A neuroma is a thickening of the nerve that supplies the toes. It usually occurs between the 2nd, 3rd or 4th toes. The swelling and thickness of this nerve allows it to become easily compressed (pinched) or irritated.
- Pins and needles, shooting pains in the toes.
- Numbness in the toes.
- Pain is generally worse on standing and while in tight shoes.
- Hard or uneven terrain can aggravate the condition.
- Relief is obtained by squeezing the foot or massaging the area.
Excessive pronation (feet “rolling” inwards) results in the joints at the ball of the foot moving closer together. This in turn results in the nerves, which are situated between the joints, being compressed or irritated. The condition is more common in middle-aged women who wear tight, narrow, unsupportive footwear.
Men, however, can also suffer from the condition.

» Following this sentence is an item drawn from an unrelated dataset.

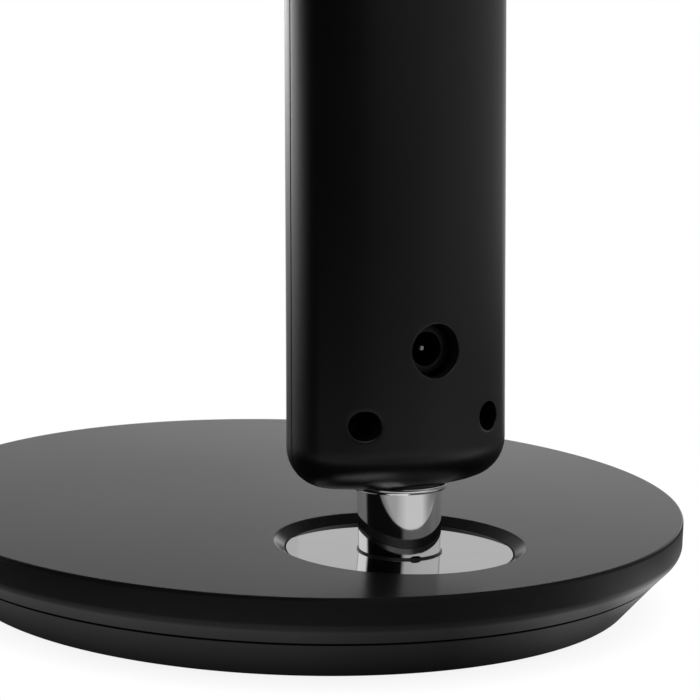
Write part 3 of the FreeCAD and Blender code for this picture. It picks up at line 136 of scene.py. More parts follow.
SURROUND = ((-180, 0.92), (-174, 0.85), (-164, 0.5), (-150, 0.5), (-128, 0.4), (-104, 0.01),
            (-22, 0.006), (0, 0.02), (27, 0.06), (48, 0.2), (70, 0.4), (100, 0.36), (130, 0.42),
            (152, 0.8), (166, 1), (180, 1))
OVERHEAD = [(0.48, 0.3), (0.72, 0.3), (0.82, 0.06), (1, 0.08)]
ROOM_FILL = 0.5
BACKDROP_WHITE = 1.25
world = bpy.data.worlds.new("room")
world.use_nodes = True
scene.world = world
tree = world.node_tree
tree.nodes.clear()
direction = add_node(tree, "TexCoord").outputs["Generated"]
height = add_node(tree, "SeparateXYZ", {0: direction}).outputs[2]
behind = add_ramp(tree, height, [
    (0, 1), (0.06, 1.6), (0.12, 2.5), (0.165, 2.2), (0.19, 1.3), (0.206, 0.76), (0.22, 0.58),
    (0.25, 0.56), (0.27, 0.4), (0.33, 0.16)] + OVERHEAD)
before = add_ramp(tree, height, [(0, 1), (0.03, 0.8), (0.08, 0.1), (0.2, 0.1)] + OVERHEAD)
facing = add_math(tree, "MULTIPLY_ADD", along_axis(tree, direction, CAMERA_SIDE), 0.5, 0.5)
facing = add_ramp(tree, facing, [(0.42, 0), (0.6, 1)])
by_height = add_node(tree, "Mix", {0: facing, 2: behind, 3: before})
surround = add_math(tree, "MULTIPLY", by_height.outputs[0], around(tree, direction, SURROUND))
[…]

Control of excessive pronation with orthotics (custom-made shoe inserts) improves foot function, prevents the joints at the ball of the feet moving together and therefore prevents the nerves being compressed or irritated. Orthotics can also reduce pressure on the nerves.
Your PODIATRIST will also assess your foot for structural problems that may lead to this condition.
Padding and strapping may also be applied by your PODIATRIST to reduce nereve compression.
As a last resort, surgery may be required in severe cases. This involves removing the thickened part of the nerve.